Correlation in scatter plot This may be a very basic matter for statisticians, but I still have no intuition for this sort of thing. Here goes:
I have two quantities (the nature of which is irrelevant) which I suspect to be correlated. The intrinsic scatter is so large, however, that this is not self-obvious from the plot (see attached plot). The error in the quantity on the x-axis is 0.3, the error in the quantity on the y-axis is 0.2.
Now, it was suggested to test for a correlation by fitting an ellipse, which should have a tilted orientation if there is indeed a correlation.
I did not comprehend this fully, as it turns out, however. Should I leave the semi major - and minor axes of this ellipe as free parameters, or set them equal to the errors? How do I know the result is not purely coincedental - what is the convidence on this method?

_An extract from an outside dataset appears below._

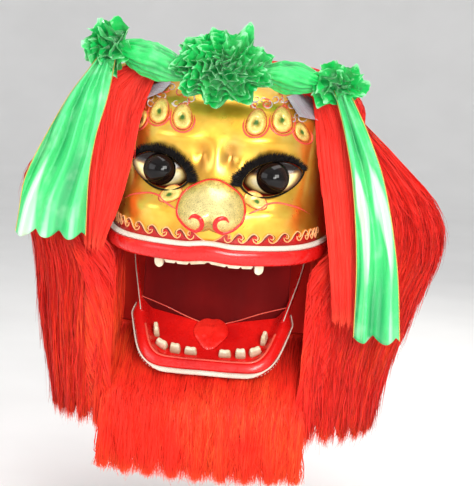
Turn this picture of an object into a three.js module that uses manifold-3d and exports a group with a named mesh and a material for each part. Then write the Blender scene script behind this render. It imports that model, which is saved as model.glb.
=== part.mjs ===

Is there perhaps something else entirely you'd try to this end?
I hope my question is clear - if not, please ask me.
 A: It is difficult to gauge the confidence level of fitting an ellipse corresponding to error as what you will conclude will be if the shape and orientation of the ellipse shows a certain correlation then the data may have that correlation? a bit vague right! The errors will be the parameters of the ellipse equation, so the axes of the ellipse should not change, just the orientation of the ellipse itself.
As for other methods, standard regression is an option. Depending on what kind of data you have, if it is time series or observational etc.. you could use other methods such as cross-sectional regression or pairwise t-tests.

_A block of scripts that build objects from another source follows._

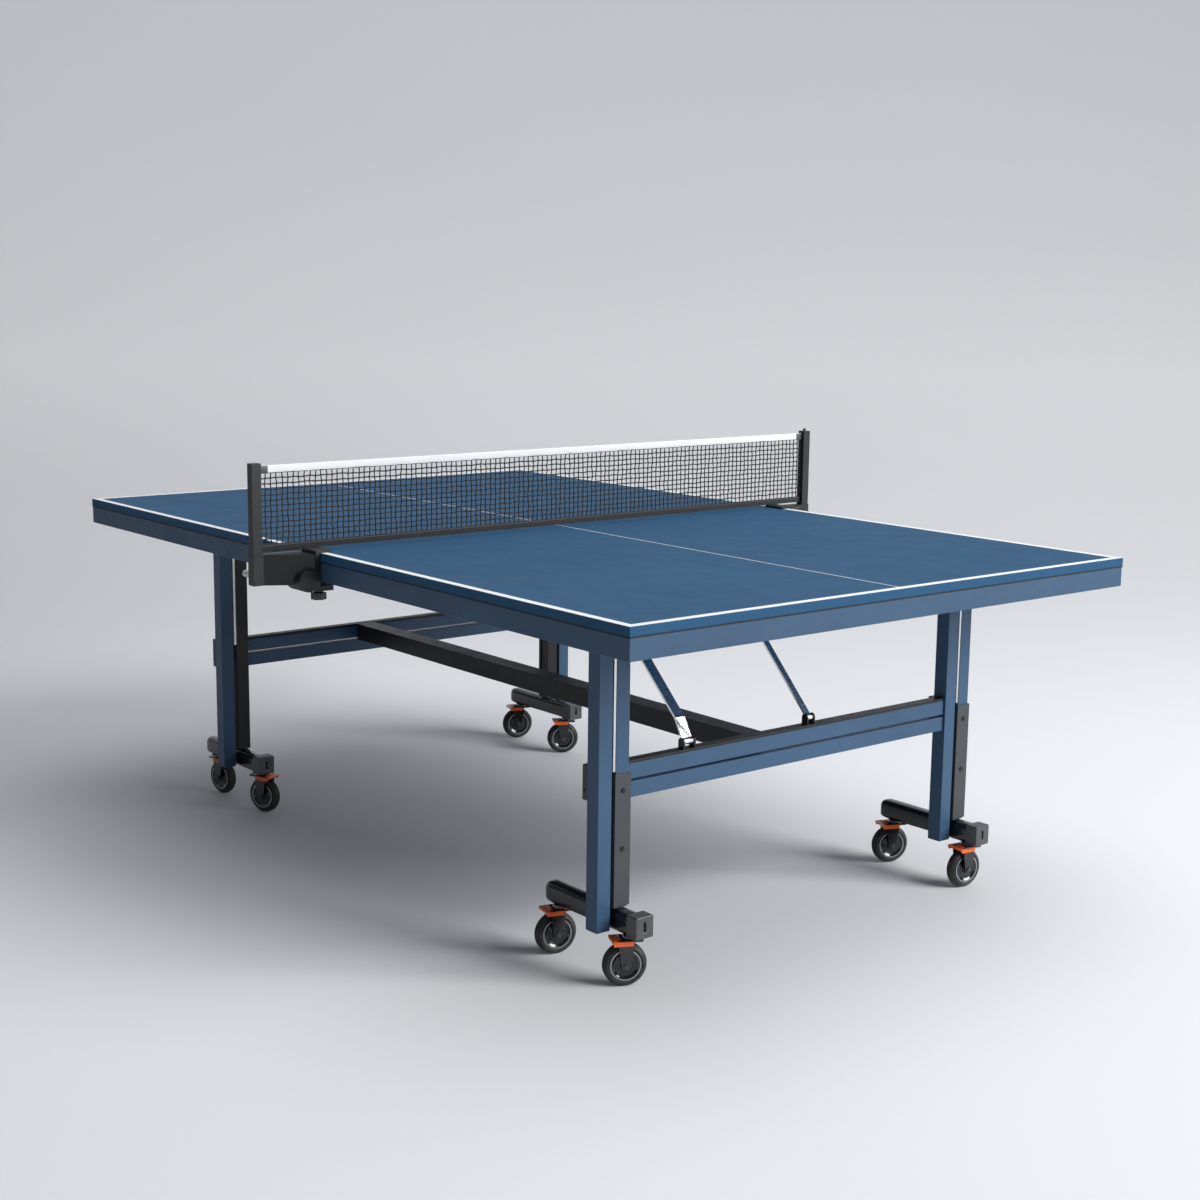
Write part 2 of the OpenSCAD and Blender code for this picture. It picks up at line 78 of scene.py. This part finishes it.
class Nodes:
    """Short hand for a material's node tree."""

    def __init__(self, name):
        self.mat = bpy.data.materials.new(name)
        self.mat.use_nodes = True
        self.tree = self.mat.node_tree
        self.bsdf = self.tree.nodes["Principled BSDF"]
        self.place = self.add("ShaderNodeTexCoord").outputs["Object"]

    def add(self, kind, **values):
        n = self.tree.nodes.new(kind)
        for k, v in values.items():
            setattr(n, k, v)
        return n

    def link(self, a, b):
        self.tree.links.new(a, b)

    def scaled(self, scale):
        m = self.add("ShaderNodeMapping")
        m.inputs["Scale"].default_value = scale
        self.link(self.place, m.inputs["Vector"])
        return m.outputs["Vector"]

    def noise(self, scale, detail=3.0, rough=0.55, stretch=(1, 1, 1)):
        n = self.add("ShaderNodeTexNoise")
        n.inputs["Scale"].default_value = scale
        n.inputs["Detail"].default_value = detail
        n.inputs["Roughness"].default_value = rough
        self.link(self.scaled(stretch), n.inputs["Vector"])
        return n.outputs["Fac"]

    def ramp(self, fac, *stops):
        r = self.add("ShaderNodeValToRGB")
        e = r.color_ramp.elements
        for i, (at, c) in enumerate(stops):
            el = e[i] if i < 2 else e.new(at)
            el.position = at
            el.color = (*c, 1) if hasattr(c, "__len__") else (c, c, c, 1)
        self.link(fac, r.inputs["Fac"])
        return r.outputs["Color"]

    def bump(self, height, strength, distance, under=None):
        b = self.add("ShaderNodeBump")
        b.inputs["Strength"].default_value = strength
        b.inputs["Distance"].default_value = distance
        self.link(height, b.inputs["Height"])
        if under is not None:
            self.link(under, b.inputs["Normal"])
        return b.outputs["Normal"]

    def math(self, op, a, b=None):
        m = self.add("ShaderNodeMath", operation=op)
        for k, v in enumerate((a, b)):
            if v is None:
                continue
            if isinstance(v, (int, float)):
                m.inputs[k].default_value = v
            else:
                self.link(v, m.inputs[k])
        return m.outputs[0]

    def mix(self, fac, a, b):
        m = self.add("ShaderNodeMix", data_type="RGBA")
        for sock, v in ((m.inputs["Factor"], fac), (m.inputs["A"], a), (m.inputs["B"], b)):
            if hasattr(v, "is_linked"):
                self.link(v, sock)
            elif hasattr(v, "__len__"):
                sock.default_value = (*v, 1)
            else:
                sock.default_value = v
        return m.outputs["Result"]

    def edges(self, lo, hi):
        """1 on outer edges and 0 on flat faces: the mask of the painted edge highlight."""
        g = self.add("ShaderNodeNewGeometry").outputs["Pointiness"]
        return self.ramp(g, (lo, 0.0), (hi, 1.0))

    def out(self, color=None, rough=None, normal=None, **values):
        for k, v in values.items():
            self.bsdf.inputs[k.replace("_", " ")].default_value = v
        for name, v in (("Base Color", color), ("Roughness", rough), ("Normal", normal)):
            if v is not None:
                self.link(v, self.bsdf.inputs[name])
        return self.mat


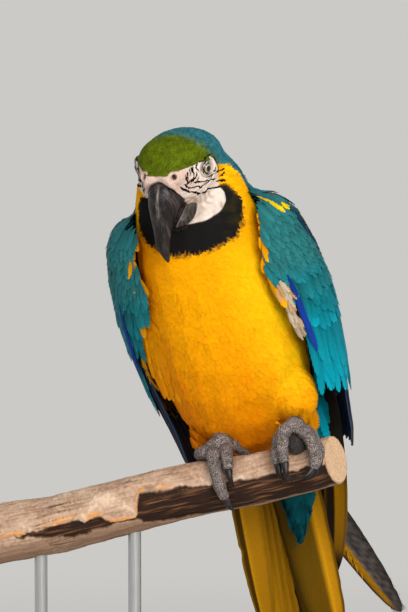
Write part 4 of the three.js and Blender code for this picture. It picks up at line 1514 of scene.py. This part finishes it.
def lining(face, shades, rng):
    """Yellow feathers inside the front edge of a wing."""
    heights, inward = np.meshgrid(np.arange(21, -178, -6.5), np.arange(0, 34, 3.2))
    count = heights.size
    heights = heights.ravel() + rng.normal(0, 2.0, count)
    inward = inward.ravel() + rng.normal(0, 0.8, count)
    turns = face.edge(heights) + 1 + inward
    size = rng.uniform(13, 20, count)
    lines = face.lines(heights, turns, size, rng.normal(0, 2, count))
    sink = np.minimum(0.9 * inward + 3.5, 17)
    lines[0] = lines[0] - lines[1] * (sink * MM)[:, None, None]
    lines[1] = -lines[1]
    tone = blend(shades.yellow, shades.gold, smooth(heights, -60, -150) * 0.7)
    tone = blend(tone, shades.dull, smooth(heights, 4, 9))
    # Painted shade: on the left wing the lowest lining feathers turn dark, in the gap between the wing and
    # the body.
    if face.side > 0:
        tone = blend(tone, shades.dark, smooth(heights, -118, -132))
    tone = tone * rng.uniform(0.8, 1.1, (count, 1))
    return feathers(Vane(7, 0.45), lines, rng.uniform(8, 11, count), (0.0, rng.uniform(0.5, 3.0, count)),
                    (tone * 0.8, tone), wing_chart(heights, turns), camber=0.15)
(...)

If maybe you are looking to ascertain the existence of a difference between two variables, you could look at methods such as Tukey's difference analysis combined with an appropriate form of t-test and set your own confidence levels in the tests. Hope this helps in some way, best of luck with your work!
A: "Fitting an ellipse" is not the way to detect correlation.

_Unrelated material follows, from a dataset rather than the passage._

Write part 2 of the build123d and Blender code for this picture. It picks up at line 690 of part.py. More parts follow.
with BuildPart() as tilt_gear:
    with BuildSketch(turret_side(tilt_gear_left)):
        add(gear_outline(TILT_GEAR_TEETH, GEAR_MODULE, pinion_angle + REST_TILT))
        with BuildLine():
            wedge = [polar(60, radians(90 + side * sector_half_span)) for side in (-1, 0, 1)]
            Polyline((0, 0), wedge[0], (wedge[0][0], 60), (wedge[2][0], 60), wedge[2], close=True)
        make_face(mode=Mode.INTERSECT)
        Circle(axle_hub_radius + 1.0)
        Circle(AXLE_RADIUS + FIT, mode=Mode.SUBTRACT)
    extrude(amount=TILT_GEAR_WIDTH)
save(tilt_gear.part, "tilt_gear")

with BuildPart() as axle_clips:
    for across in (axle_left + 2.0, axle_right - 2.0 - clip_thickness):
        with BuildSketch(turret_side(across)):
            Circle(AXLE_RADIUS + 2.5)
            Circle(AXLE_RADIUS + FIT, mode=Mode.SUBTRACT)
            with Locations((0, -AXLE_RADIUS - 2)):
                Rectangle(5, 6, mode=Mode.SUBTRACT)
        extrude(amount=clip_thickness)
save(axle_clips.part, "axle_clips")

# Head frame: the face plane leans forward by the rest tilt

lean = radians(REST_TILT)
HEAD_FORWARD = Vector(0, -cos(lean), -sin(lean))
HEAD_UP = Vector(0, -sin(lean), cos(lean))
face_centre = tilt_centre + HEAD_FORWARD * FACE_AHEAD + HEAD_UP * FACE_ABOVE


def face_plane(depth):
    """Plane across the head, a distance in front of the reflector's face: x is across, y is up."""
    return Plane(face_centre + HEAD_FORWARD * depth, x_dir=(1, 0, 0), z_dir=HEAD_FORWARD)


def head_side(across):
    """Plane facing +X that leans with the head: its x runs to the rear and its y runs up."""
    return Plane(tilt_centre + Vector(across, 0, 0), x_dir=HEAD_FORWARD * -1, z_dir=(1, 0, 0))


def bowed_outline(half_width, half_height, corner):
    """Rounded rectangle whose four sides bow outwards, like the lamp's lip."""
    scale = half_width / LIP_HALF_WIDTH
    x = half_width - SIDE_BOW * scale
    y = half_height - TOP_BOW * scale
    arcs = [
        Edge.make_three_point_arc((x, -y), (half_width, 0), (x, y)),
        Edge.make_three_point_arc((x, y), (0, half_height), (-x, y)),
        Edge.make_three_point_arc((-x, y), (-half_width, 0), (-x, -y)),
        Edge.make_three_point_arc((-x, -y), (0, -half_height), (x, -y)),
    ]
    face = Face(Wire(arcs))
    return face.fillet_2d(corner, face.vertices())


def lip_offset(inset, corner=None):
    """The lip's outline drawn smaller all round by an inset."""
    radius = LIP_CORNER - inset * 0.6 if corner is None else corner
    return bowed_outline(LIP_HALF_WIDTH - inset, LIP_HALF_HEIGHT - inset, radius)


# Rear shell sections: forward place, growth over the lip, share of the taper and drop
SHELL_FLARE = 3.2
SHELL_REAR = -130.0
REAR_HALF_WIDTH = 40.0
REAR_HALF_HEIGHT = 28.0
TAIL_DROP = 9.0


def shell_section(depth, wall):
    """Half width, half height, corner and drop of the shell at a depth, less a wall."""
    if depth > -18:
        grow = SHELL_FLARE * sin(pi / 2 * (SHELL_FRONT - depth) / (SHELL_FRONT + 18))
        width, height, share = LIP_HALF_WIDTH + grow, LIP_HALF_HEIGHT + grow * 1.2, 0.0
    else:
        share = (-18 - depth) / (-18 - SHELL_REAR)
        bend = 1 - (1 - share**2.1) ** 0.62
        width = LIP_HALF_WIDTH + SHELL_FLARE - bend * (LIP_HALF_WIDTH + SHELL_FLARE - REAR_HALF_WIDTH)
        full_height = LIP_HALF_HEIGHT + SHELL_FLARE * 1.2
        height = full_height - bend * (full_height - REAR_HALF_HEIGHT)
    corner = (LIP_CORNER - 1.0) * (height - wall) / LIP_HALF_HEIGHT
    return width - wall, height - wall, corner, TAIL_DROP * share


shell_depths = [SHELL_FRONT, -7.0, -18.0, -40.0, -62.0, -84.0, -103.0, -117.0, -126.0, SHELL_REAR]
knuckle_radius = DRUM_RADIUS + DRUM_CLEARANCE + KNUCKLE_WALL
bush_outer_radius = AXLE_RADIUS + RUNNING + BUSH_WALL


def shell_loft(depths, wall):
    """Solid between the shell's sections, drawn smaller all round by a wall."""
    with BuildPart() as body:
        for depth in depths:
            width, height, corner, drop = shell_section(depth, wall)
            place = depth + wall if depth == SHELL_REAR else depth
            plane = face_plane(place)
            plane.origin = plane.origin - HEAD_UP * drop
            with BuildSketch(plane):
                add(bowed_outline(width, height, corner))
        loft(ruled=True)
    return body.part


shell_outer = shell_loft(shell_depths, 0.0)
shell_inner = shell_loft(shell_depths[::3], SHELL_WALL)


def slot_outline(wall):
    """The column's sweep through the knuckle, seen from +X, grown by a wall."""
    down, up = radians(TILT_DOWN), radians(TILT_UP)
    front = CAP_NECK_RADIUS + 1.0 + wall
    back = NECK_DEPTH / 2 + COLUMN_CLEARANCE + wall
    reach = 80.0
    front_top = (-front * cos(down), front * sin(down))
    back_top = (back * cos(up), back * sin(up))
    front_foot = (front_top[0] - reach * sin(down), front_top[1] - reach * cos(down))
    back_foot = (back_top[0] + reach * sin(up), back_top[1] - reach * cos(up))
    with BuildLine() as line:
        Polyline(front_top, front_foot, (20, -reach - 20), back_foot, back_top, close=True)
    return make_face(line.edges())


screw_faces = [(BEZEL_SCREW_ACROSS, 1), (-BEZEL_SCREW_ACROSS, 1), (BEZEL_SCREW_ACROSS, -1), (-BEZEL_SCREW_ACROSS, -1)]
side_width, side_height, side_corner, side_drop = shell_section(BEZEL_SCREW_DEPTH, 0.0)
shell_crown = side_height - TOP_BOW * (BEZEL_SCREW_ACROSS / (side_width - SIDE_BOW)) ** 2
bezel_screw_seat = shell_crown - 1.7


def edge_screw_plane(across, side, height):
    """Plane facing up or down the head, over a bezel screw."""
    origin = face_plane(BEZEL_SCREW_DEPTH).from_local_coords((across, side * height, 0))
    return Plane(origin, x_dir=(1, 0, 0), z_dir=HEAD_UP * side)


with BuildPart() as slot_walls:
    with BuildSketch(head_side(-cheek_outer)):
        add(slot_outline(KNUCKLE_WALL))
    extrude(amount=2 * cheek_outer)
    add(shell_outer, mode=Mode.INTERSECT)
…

First, find the (coefficient of) correlation $r.$ As noted
in the Comment, you will find that it is very nearly $0$ for
the data in your plot. A brief and elementary discussion of
$r$ follows.
For normal data, there is a statistical test using $r$ to see whether
the underlying bivariate population from which the data
arise is different from $\rho = 0.$
Let's call the two variables $X$ and $Y.$ An intuitive way
to judge correlation is to draw a horizontal line at $\bar Y$
and a vertical line at $\bar X.$ They cross at the 'center
of gravity' of the data cloud. If most of the observations
(dots) are above-right and below-left of center then you likely have a positive
association and $0 < r \leq 1.$ By contrast, if most
of the observations are above-left and below-right of enter then
it is likely that $-1 \leq r < 0.$ In your plot the points are
about equally apportioned among the four 'quadrants' so $r \approx 0.$
The sample correlation $r$ measures linear association.
If all points of the scatterplot lie precisely on a line
of positive slope, then $r = 1.$ If all lie on a line of
negative slope, then $r = -1.$ Always, $-1 \leq r \leq 1.$
Nonlinear association is possible. For example, points
might lie precisely along the parabola $y = x^2$ spread
evenly between, say $\pm 3,$ in such a way that $r = 0.$
Yet x's can be used to predict y's exactly. There is perfect
correlation, but it has no linear component.